Wiseman's words, it would seem, are as modest as his budgets. Surf around the Web and you'll uncover a slew of fan fiction, chat-room speculation and unapologetic worship concerning the "Underworld" universe. Sony/Screen Gems hopes massive DVD sales indicate a groundswell similar to those that pushed receipts for the "Austin Powers" and "The Matrix" sequels past their predecessors'; if the fan-to-film relationship carries half as much affection as that of the director and star, the studio should be quite pleased.

 "He's like, 'I definitely don't want to risk killing her this time' "
— Kate Beckinsale


"He's like, 'I definitely don't want to risk killing her this time,' " laughs Beckinsale, who looks back on the first film and remembers falling more in love with each subsequent day of the shoot. Now the newlyweds bounce ideas off each other at the dinner table.

"The first time," she says, "he had no real qualms about pushing me off a building or throwing me through a window, [but now] he's much more likely to say, 'I think we should have the stunt girl do this. What do you think, Kate?' That's one of the things that's been really nice, having been involved in the project right from the moment of it being conceived. The nice thing with Len and I is we've always had such a similar take on a lot of things."

Clad in her iconic black latex outfit, Beckinsale refers to the set as "kind of a team family effort" but admits that Wiseman sometimes enjoys taking out his marital aggressions on set. "I was up to my waist in cold water for about two weeks. I started feeling like 'Was is it something I did? Is it because I didn't cook?' "

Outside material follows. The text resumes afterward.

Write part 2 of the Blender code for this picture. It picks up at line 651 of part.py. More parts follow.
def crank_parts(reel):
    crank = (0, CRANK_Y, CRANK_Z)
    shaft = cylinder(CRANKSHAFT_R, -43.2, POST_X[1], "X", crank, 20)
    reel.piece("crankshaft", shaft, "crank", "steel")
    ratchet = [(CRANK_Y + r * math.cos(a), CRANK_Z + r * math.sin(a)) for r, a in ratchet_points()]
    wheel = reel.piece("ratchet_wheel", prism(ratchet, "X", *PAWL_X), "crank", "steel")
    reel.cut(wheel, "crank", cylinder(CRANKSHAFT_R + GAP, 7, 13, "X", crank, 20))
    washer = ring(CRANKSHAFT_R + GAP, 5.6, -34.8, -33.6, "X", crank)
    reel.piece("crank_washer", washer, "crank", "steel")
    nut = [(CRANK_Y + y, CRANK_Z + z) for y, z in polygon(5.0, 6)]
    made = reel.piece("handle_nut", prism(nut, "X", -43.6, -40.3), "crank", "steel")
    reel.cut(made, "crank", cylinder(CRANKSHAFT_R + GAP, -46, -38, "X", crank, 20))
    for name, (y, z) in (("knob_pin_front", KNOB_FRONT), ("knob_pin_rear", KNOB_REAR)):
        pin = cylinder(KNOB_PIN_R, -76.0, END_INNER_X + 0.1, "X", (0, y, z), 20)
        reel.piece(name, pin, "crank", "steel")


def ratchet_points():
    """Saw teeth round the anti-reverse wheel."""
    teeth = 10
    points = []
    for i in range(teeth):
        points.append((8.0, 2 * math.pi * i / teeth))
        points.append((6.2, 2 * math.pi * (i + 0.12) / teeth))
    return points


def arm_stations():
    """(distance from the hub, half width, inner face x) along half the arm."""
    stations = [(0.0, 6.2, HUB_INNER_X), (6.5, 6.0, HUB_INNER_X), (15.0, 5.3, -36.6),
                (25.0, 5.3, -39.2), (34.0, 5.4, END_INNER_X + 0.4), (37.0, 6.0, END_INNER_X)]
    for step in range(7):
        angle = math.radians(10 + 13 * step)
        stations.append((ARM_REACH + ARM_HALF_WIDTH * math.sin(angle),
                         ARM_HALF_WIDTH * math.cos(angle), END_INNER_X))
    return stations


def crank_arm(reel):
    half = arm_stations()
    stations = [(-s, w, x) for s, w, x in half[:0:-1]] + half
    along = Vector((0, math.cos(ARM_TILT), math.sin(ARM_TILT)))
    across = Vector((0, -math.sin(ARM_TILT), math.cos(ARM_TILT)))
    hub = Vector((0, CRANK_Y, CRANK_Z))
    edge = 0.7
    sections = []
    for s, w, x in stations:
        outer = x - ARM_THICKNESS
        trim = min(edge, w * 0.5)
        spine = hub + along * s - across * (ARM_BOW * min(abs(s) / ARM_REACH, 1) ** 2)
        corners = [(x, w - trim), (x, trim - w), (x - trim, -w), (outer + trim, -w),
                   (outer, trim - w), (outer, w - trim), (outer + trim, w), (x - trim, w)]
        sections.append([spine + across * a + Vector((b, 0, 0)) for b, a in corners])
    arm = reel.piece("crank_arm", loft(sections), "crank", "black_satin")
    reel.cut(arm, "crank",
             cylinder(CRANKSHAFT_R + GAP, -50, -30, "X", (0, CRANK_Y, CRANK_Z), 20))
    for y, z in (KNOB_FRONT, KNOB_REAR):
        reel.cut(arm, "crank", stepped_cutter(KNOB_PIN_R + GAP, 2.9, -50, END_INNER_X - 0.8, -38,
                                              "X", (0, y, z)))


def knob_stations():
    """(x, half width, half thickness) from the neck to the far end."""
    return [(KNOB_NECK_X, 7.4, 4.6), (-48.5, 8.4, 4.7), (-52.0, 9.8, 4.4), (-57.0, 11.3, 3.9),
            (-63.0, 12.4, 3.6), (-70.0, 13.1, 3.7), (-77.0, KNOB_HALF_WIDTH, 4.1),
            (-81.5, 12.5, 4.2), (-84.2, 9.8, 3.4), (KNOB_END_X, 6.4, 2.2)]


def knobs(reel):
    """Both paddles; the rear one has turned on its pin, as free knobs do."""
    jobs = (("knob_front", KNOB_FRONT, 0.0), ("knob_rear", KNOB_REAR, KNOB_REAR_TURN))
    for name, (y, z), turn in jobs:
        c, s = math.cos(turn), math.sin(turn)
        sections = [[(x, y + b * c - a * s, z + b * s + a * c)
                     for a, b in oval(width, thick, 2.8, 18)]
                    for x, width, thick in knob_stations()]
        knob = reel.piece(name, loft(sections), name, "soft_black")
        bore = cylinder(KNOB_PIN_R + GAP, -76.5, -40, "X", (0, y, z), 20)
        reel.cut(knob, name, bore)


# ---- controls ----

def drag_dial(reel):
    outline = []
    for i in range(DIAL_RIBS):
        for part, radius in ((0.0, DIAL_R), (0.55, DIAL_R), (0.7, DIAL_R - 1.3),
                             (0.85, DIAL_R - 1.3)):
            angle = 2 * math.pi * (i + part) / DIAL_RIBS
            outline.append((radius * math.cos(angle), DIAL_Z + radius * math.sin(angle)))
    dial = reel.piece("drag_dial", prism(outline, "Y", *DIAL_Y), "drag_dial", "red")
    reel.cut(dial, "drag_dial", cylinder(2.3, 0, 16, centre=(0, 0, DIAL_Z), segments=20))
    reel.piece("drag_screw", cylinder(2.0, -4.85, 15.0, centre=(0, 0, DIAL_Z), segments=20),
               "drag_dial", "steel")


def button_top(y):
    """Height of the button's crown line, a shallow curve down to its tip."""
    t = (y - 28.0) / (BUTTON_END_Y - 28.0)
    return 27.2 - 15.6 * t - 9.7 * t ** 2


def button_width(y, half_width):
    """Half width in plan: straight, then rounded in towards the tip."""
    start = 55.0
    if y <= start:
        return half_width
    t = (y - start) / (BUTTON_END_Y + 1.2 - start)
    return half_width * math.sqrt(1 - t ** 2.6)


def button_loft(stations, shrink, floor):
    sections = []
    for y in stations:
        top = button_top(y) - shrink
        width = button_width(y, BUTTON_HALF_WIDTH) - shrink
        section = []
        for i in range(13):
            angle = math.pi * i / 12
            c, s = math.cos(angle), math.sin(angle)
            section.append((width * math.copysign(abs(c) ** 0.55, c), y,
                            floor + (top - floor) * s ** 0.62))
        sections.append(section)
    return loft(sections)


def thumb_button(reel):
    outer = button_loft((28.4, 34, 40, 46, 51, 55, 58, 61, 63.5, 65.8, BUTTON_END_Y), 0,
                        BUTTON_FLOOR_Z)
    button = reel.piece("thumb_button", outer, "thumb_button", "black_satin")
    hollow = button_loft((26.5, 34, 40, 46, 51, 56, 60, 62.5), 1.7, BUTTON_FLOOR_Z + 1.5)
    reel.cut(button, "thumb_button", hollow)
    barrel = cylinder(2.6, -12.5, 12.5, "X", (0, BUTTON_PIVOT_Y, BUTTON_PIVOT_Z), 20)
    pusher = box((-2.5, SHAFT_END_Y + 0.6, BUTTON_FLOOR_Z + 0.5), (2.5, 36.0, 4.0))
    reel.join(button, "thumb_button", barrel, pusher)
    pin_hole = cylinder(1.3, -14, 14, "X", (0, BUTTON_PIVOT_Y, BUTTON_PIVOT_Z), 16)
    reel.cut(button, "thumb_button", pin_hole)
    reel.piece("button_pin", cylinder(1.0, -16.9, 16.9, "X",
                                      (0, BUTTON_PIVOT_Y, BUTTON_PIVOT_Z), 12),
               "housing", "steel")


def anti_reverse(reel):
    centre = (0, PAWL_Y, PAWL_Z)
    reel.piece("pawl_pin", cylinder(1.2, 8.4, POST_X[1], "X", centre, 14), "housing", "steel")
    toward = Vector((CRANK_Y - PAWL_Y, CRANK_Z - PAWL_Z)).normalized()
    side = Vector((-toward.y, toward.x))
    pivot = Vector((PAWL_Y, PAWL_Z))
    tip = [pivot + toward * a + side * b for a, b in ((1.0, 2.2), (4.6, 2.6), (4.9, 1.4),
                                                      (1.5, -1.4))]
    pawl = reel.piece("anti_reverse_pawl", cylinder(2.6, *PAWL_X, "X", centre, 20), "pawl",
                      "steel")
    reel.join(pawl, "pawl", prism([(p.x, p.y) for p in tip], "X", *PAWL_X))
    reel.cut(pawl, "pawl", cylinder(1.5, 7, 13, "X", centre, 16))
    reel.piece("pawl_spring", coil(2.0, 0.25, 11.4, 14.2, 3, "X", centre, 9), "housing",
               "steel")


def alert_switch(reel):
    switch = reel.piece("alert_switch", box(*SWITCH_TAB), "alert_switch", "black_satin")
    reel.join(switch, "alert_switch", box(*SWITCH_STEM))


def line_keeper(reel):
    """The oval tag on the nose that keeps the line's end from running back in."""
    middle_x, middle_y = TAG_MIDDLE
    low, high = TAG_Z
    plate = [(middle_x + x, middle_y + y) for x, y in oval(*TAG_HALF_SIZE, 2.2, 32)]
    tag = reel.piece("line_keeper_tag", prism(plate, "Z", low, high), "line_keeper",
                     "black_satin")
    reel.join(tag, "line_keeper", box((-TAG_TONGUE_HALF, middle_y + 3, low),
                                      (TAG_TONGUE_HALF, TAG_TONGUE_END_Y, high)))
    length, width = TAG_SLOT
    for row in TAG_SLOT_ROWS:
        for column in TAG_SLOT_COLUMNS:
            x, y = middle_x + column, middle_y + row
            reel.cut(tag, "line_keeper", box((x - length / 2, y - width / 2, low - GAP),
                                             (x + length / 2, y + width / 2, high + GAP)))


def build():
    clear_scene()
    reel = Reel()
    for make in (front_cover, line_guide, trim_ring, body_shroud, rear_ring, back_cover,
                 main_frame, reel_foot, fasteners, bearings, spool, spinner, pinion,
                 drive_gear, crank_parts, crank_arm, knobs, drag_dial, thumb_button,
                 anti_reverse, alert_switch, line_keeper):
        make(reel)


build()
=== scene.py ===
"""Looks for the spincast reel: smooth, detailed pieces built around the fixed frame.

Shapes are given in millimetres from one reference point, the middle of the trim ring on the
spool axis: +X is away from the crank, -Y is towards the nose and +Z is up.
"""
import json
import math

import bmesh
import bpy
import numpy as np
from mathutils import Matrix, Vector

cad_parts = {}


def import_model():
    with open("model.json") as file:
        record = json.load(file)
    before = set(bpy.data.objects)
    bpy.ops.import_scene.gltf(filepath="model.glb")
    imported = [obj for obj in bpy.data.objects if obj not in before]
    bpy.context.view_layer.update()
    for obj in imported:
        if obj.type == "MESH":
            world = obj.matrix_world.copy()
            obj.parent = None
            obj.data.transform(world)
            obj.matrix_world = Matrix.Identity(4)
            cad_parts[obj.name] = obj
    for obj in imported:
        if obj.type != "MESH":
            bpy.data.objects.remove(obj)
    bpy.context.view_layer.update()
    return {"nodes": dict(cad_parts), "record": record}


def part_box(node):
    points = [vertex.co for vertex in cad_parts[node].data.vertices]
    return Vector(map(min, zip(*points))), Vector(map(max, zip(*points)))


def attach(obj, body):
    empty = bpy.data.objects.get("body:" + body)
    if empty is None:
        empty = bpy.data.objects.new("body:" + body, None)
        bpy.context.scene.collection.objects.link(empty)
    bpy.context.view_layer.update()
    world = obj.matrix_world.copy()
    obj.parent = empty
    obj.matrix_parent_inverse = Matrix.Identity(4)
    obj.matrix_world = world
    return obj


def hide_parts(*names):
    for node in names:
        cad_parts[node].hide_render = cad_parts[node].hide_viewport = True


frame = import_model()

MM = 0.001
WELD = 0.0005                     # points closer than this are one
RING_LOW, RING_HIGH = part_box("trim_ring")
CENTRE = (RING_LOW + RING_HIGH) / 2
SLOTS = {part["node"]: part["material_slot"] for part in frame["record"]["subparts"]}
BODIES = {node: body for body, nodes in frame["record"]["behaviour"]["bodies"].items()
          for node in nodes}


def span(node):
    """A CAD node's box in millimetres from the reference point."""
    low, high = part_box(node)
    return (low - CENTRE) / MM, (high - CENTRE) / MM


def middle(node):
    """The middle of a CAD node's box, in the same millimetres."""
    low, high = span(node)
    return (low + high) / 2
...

The aforementioned Mike needs more blood on his belly because he is a cleaner, one of a group of mysterious characters who show up after each battle and assure that civilians never discover evidence of the war between the Lycans (werewolves) and the Death Dealers (vampires). "The cleaners, we haven't seen in the first film," says Wiseman. "The cleaners are a new addition to this, in which we find out who they're working for, what exactly they do. But that's exactly what they do: They clean in some fashion of the sense, like a cleaning crew."

Wiseman won't say whether they belong to either side of the battle, but it's clear that the SWAT-looking soldiers take on some heavy casualties in this particular battle. "The cleaners are a mystery, really. You will learn what they are when you watch the movie," Wiseman cryptically reports. He does, however, admit that the humans begin to catch on to the war this time around: "They start to get a hint of it in this one, for sure."

 "You get to see the relationship between Viktor and Marcus before we kick into the modern times" — Len Wiseman

At the end of the original film, Beckinsale's Selene and love interest Scott Speedman's half-Lycan/half-Dealer Michael saved the day only to unleash a greater threat as the blood of both armies poured into the grave of Marcus, a sleeping vampire whom fans expect to awaken as a hybrid. "Marcus is the big ... yeah," Wiseman says, acknowledging the villain of the sequel while trying not to give too much away. "You get to see what the relationship between [first-film villain] Viktor (Bill Nighy) and Marcus (Tony Curran) is, and what had gone on between them before we kick into the modern times of seeing Marcus again."

Although most of "Evolution" is set in the present day, the film will flash back to two important moments in the timeline: one, a medieval sequence, explains the relationship between the main baddies; the other reenacts the first-bite story that Selene recounted in the first film. "The medieval village, I'm actually not in at all," says Beckinsale. "That was all before I became a vampire. So that's sort of Bill Nighy and Tony Curran on horses and armor and all that stuff."

"It's like the first 10 to 15 minutes of the movie," says Wiseman. "We've got quite a bit of going back and history with Selene as well as Viktor, Amelia (Zita Görög), the elders, and Marcus as well and seeing where he fits into the whole story. That's what the medieval sequence is all about."

It all builds to the scene now being shot, a final showdown in a dungeon with a murky pond in the middle, tattered rope bridges hanging overhead, and dead bodies strewn about. Today, Selene is shooting the cleaner and then turning around to blow away two bloodthirsty Lycans approaching from behind. After locking eyes with the hulking, blue-skinned Michael, the two embrace for a brief moment before something grabs him from behind and slams him into a staircase.

The camera rolls. Beckinsale slinks her way over to her co-star. Speedman, fists clenched and black contact lenses focused in her direction, reaches out his arms.

"I can't help it, there's nothing I want more," sings an off-camera voice. "Everything I do, I do it for you."

Cast and crew lose composure and turn their heads toward Wiseman, who has revealed his love for Bryan Adams with a well-timed button press on the iPod SoundDock that rests on his monitor. Many of the 40 or so people wandering around the soundstage worked on the first film as well, and they share a familial laugh while moving on to the next shot.

Speedman finds his way to a director's chair with his name on it, while Beckinsale parks herself in the one that has "My Sweetie" monogrammed on the back, surrounded by tiny hearts. After locating a moist towelette, she dabs at the blood on her latex.

"Underworld: Evolution," sure to be the most lovingly made movie ever to involve immortal bloodsuckers and the merciless beasts that oppose them, is due in theaters late this year.